Brian walked over to investigate and saw that there were ants and beetles and worms circulating within the drying cacao as well. It is common to dry cacao in this way, on the ground, on top of a tarp.

It's not the best way though. A raised bed is much better. Jungle floors are not the cleanest places. And the cacao can be rained on as well, which causes mold.

Leaning up against trees, there were thick plastic bags tied in knots. The farmer showed my dad and brother the inside of those bags. The smell of vinegar and alcohol, laced with the faintest aroma of chocolate, came drifting out.

This was the fermentation methodology. The farmer explained that since he didn't get more money for doing it right, it behooved him to spend as little effort as possible on post-harvest processing. As long as the cacao had gotten down below a certain moisture level, a guy in a pickup truck would come and buy it and take it away.

This is how most cacao is handled worldwide. It is treated as nothing more than a word to list in the ingredients section of a package.

The flavor in the chocolate bar is not derived from the cacao used. It can't be. Cacao treated in this way tastes awful. Without neutralizing the flavor through a severely dark roast, the product would be inedible.

The flavor is then engineered using additional ingredients to make the product taste how you expect it to taste.

Frankly, the cacao could be forgone all together, except for the fact that legal requirements require companies to use a certain amount of cacao if they want to call the product chocolate. Given the low quality of the chocolate, these companies have no choice but to sell the chocolate pretty cheap and distribute widely. They make money on mechanization and volume.

These factors work their way all the way back to cacao farms all over the world, and the result is farmers treating cacao as described above.

The guy in the pickup truck just wants to sell the cacao at a profit to the next person in the chain. And the next person wants to do the same, and so on.

In all, there are 8 or 9 players in the standard chocolate supply chain who take a markup. When it is all said and done, the final product is sold cheap in drug stores and gas stations, sometimes two for the price of one.

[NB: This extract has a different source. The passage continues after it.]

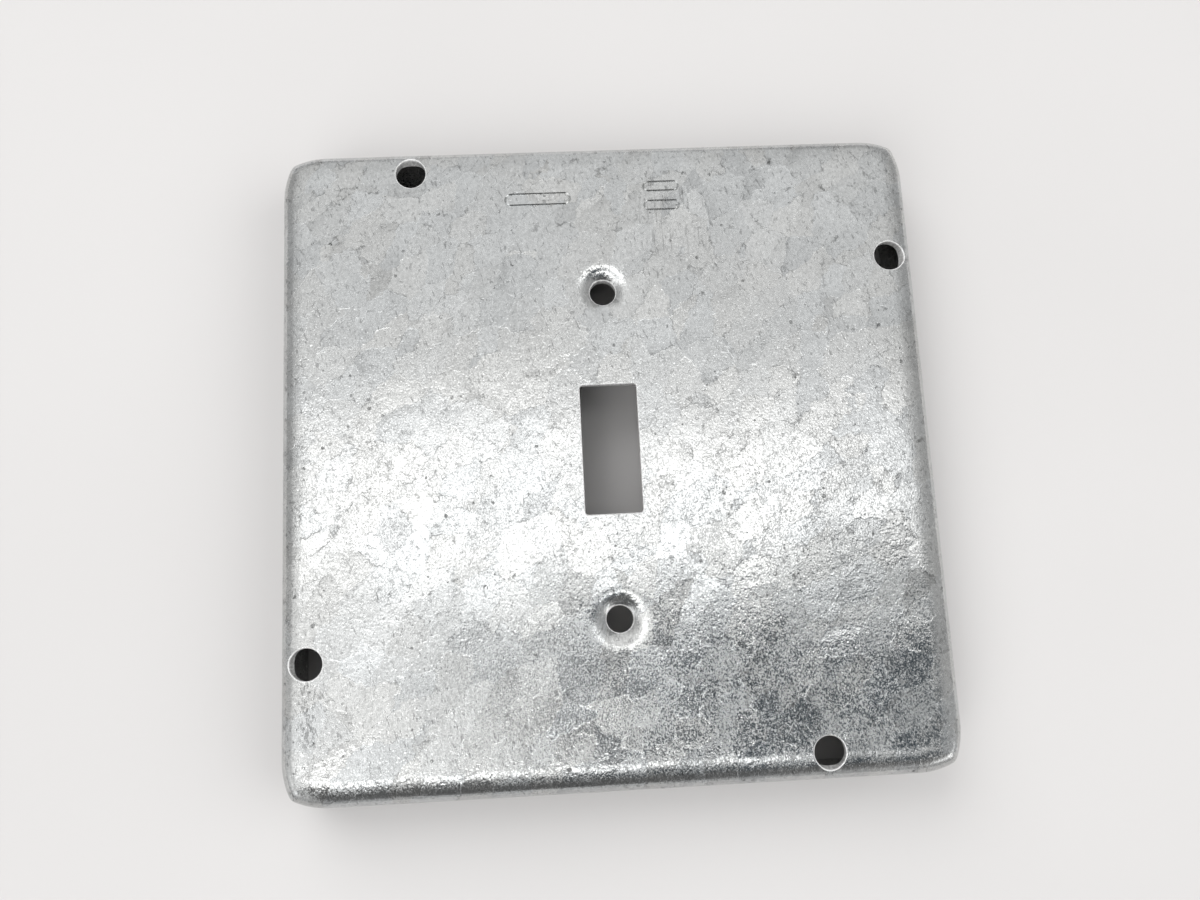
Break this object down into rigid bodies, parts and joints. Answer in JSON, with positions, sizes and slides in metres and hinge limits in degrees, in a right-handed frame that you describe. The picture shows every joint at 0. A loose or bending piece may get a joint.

The low price a lot of people pay for chocolate has to accommodate 8 or 9 markups and whatever is left over is what the cacao farmer gets. This is the standard way of doing things in the chocolate industry.

It keeps farmers in a vicious economic cycle that is hard to break out of. And it also strips these fine folks of the opportunity to do work they can be proud of.

They know they are cutting corners and producing an inferior result, but there is no alternative. In chocolate, and I suspect in many other food supply chains, there are three things that need to be done.

First, post-harvest processing must be centralized. It is something that should be taken off the plate of the individual farmers. A co-op can do it, or a private company like ours. Larger quantities of good cacao make finding a large-scale buyer more likely. A one-off individual farmer with better cacao in a region won't create a market. There has to be an organized effort amongst many farmers.

Second, as many players as possible should be cut out of the supply chain. This means that as far as possible, a farmer and the person who will eat their produce, should be as close to each other as possible.

In the case of making good chocolate, sophisticated machinery is required, so there usually will have to be at least one middle person.

At Fortunato Chocolate, the middle person is us. But we're the only one, and we've deeply integrated ourselves into the farming community.

We own the cacao and chocolate until the time our customers buy it.

We contract with the chocolate maker to make chocolate for us. We don't sell them cacao beans at a profit.

The third part of this puzzle, which I just mentioned above, is that a fine flavor chocolate should be produced. The resulting chocolate can't be sold at a rock bottom price.

In our case, the per ounce price of our products are about the same as a mid-range chocolate product in the grocery store. We're not the cheapest, but we are by far not the most expensive.

But given the quality, we are a great value. Not being at rock bottom puts more money in the supply chain. Cutting out middlemen sends a higher percentage of the money in the supply chain back to cacao farmers.

It is a very nice and cohesive system. Buy direct. Sell direct.

More money for cacao farmers. Better quality and fair prices for customers. There are only a handful of chocolate companies out there who operate in this way.

And there are a handful of clothing and food companies out there who do something similar. They are definitely worth supporting.

To find out who else uses this model requires some research and legwork, but it is worth it. You get to know you are doing something good for the world, and you get a good deal on a premium product.  

Anyhow, I am running out steam for now.

I thank you so, so much for your time today!I hope that you have a truly blessed day!